Closed robblanco closed 7 years ago

robblanco commented 7 years ago

I have run into and isolated the following issue. My expectation is that Unify.try_right_unify_cpairs should succeed, but it does not. I have run this through @thatdalemiller, and he seems to agree, provided that I did not miss anything important.

The following test on the default signature reproduces the problem. It can be added directly to Test_unify, or taken from branch bug-try_right_unify_cpairs in my local fork.

      "Plus-like decomposition" >::
        (fun () ->
           let str = "exists X Y Z,\
(iapp (r1 t1) (iapp (r1 (r1 t1)) (iapp (r1 (r1 (r1 t1))) t2))) =\
(iapp (r1 X ) (iapp Y            (iapp (r1 Z           ) t2)))" in
           match parse_metaterm str with
             | Binding(Exists, _, (Eq(left, right))) ->
                 begin match try_right_unify_cpairs left right with
                   | None ->
                       assert_failure "Unification expected to succeed"
                   | _ -> ()
                 end
             | _ -> assert false
        );
chaudhuri commented 7 years ago

Unless you substitute logic variables for X, Y, and Z, they will have tag Constant, which means that they are not instantiable on the right. You can see this by uncommenting show_tag in term.ml, which will show you the tags on all variables.

chaudhuri commented 7 years ago

I mean setting show_tag to true.

robblanco commented 7 years ago

In the runtime equivalent of the test (in the context of my program) they are proper logic variables, or I have interpreted them to be, i.e., they will be prettyprinted as ?1, ?2, etc. I will take another look.

robblanco commented 7 years ago

Indeed, the analogs in my program are logic variables. The test doesn't reflect this, so I will change it and see what happens. I'm still pretty sure the error is there.
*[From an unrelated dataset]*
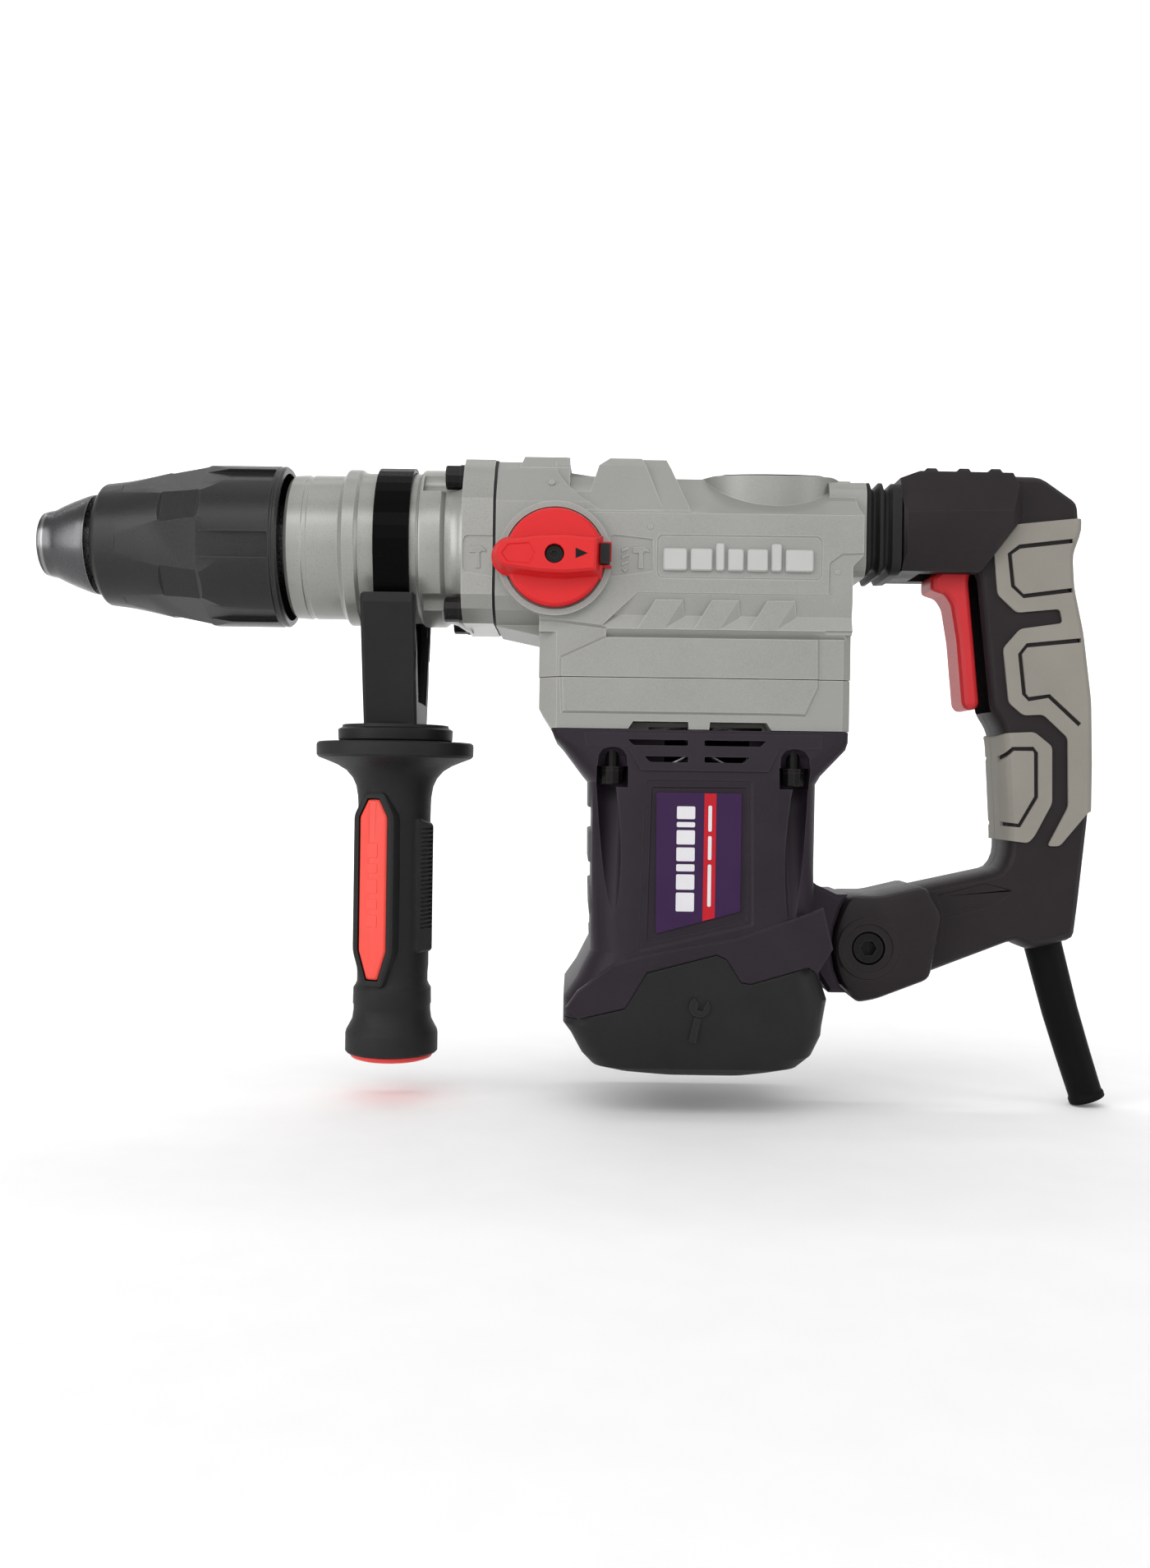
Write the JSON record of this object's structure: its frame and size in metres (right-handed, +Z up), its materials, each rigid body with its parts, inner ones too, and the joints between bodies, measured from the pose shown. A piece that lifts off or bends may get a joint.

robblanco commented 7 years ago

I tracked down the error down to my local flavor of the search tactic, thanks to your debugging tip. I have found inspecting variables programmatically rather inconvenient, and that helped narrow down an incorrect assumption. I think at least some variable attributes should be readable, but that's a discussion for another day. I'm closing the issue now.